## Begin DATA SUPPLIED

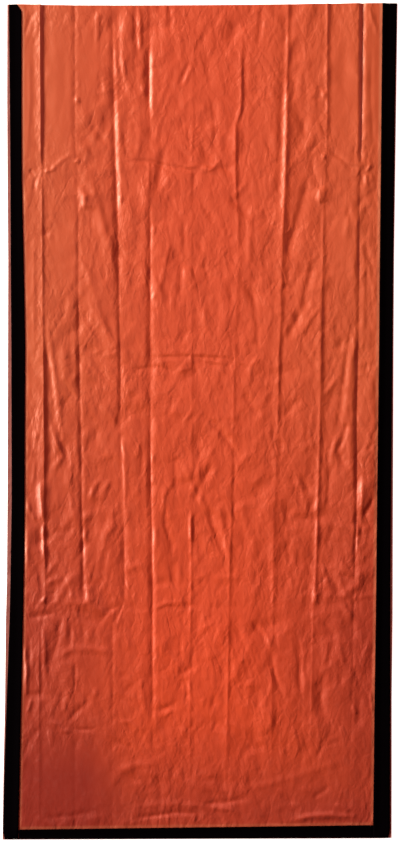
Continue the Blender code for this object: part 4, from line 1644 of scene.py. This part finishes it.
@dataclass
class Studio:
    """Floor, room, lights and camera, in metres."""

    camera_height: float = 4.0
    view_length: float = 1.9955      # that the long side of the frame spans
    view_centre: tuple[float, float] = (0.0, 0.001)
    sensor: float = 36.0             # mm
    floor_size: float = 600.0        # so large that its edge is near the horizon
    floor_drop: float = 0.0005       # from the bag's underside
    world_strength: float = 0.07
    world_colour: tuple[float, float, float] = BOUNCE
    wall_colour: tuple[float, float, float] = (1.0, 1.0, 1.0)

    def build_floor(self) -> bpy.types.Object:
        """Lay a white floor just under the bag.

        Returns:
            The floor.
        """
        mesh = bmesh.new()
        bmesh.ops.create_grid(mesh, x_segments=1, y_segments=1, size=self.floor_size / 2.0)
        bmesh.ops.translate(mesh, verts=mesh.verts, vec=(0.0, 0.0, -self.floor_drop))
        data = bpy.data.meshes.new("studio_floor")
        mesh.to_mesh(data)
        mesh.free()
        data.materials.append(FloorFinish().build())
        floor = bpy.data.objects.new("studio_floor", data)
        bpy.context.scene.collection.objects.link(floor)
        return floor

    def build_world(self) -> None:
        """Fill the room with a little reddish light, and show a pale wall past the floor."""
        world = bpy.data.worlds.new("studio_air")
        world.use_nodes = True
        nodes = world.node_tree.nodes
        air = nodes["Background"]
        air.inputs["Color"].default_value = (*self.world_colour, 1.0)
        air.inputs["Strength"].default_value = self.world_strength
        wall = nodes.new("ShaderNodeBackground")
        wall.inputs["Color"].default_value = (*self.wall_colour, 1.0)
        seen = nodes.new("ShaderNodeLightPath")
        room = nodes.new("ShaderNodeMixShader")
        join = world.node_tree.links.new
        join(seen.outputs["Is Camera Ray"], room.inputs["Fac"])
        join(air.outputs["Background"], room.inputs[1])
        join(wall.outputs["Background"], room.inputs[2])
        join(room.outputs["Shader"], nodes["World Output"].inputs["Surface"])
        bpy.context.scene.world = world

    def build_camera(self) -> bpy.types.Object:
        """Hang the camera straight above the bag.

        Returns:
            The camera.
        """
        data = bpy.data.cameras.new("camera")
        data.sensor_width = self.sensor
        data.lens = self.sensor * self.camera_height / self.view_length
        data.clip_end = self.floor_size
        camera = bpy.data.objects.new("camera", data)
        camera.location = (*self.view_centre, self.camera_height)
        bpy.context.scene.collection.objects.link(camera)
        bpy.context.scene.camera = camera
        return camera

    def build(self) -> None:
        """Set the whole studio up, and show the film's colours as they are."""
        bpy.context.scene.view_settings.view_transform = "Standard"
        self.build_floor()
        self.build_world()
        for light in LIGHTS:
            light.build()
        self.build_camera()


def main() -> None:
    """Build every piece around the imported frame."""
    logging.basicConfig(level=logging.INFO)
    plan = Plan()
    film = FilmFinish().build()
    tape = TapeFinish().build()
    back = BackPanel(plan).build(film)
    log.info("%s: %d faces", back.name, len(back.data.polygons))
    panel = FrontPanel(plan)
    front = panel.build(film)
    log.info("%s: %d faces", front.name, len(front.data.polygons))
    tapes = SeamTapes(plan, panel).build(tape)
    for strip in tapes:
        log.info("%s: %d faces", strip.name, len(strip.data.polygons))
    Studio().build()


if __name__ == "__main__":
    main()
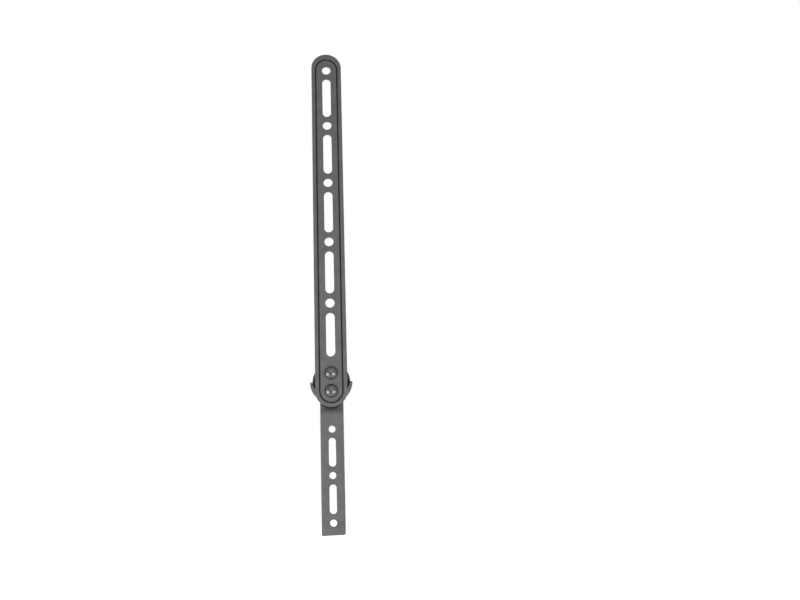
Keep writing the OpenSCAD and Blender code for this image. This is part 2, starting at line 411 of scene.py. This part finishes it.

## End DATA SUPPLIED

## [EXERCISE DETAILS]
Give back the listing exactly, please, from its first line to the line containing "under the bag.", inclusive, and nothing past that line.

## [FULL OUTPUT]
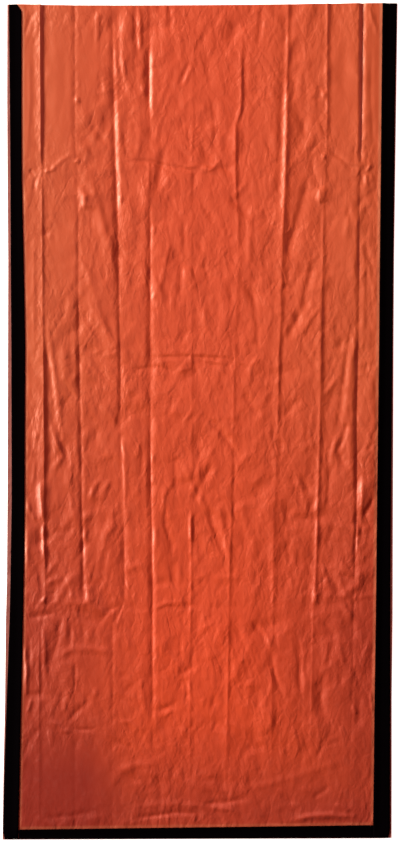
Continue the Blender code for this object: part 4, from line 1644 of scene.py. This part finishes it.
@dataclass
class Studio:
    """Floor, room, lights and camera, in metres."""

    camera_height: float = 4.0
    view_length: float = 1.9955      # that the long side of the frame spans
    view_centre: tuple[float, float] = (0.0, 0.001)
    sensor: float = 36.0             # mm
    floor_size: float = 600.0        # so large that its edge is near the horizon
    floor_drop: float = 0.0005       # from the bag's underside
    world_strength: float = 0.07
    world_colour: tuple[float, float, float] = BOUNCE
    wall_colour: tuple[float, float, float] = (1.0, 1.0, 1.0)

    def build_floor(self) -> bpy.types.Object:
        """Lay a white floor just under the bag.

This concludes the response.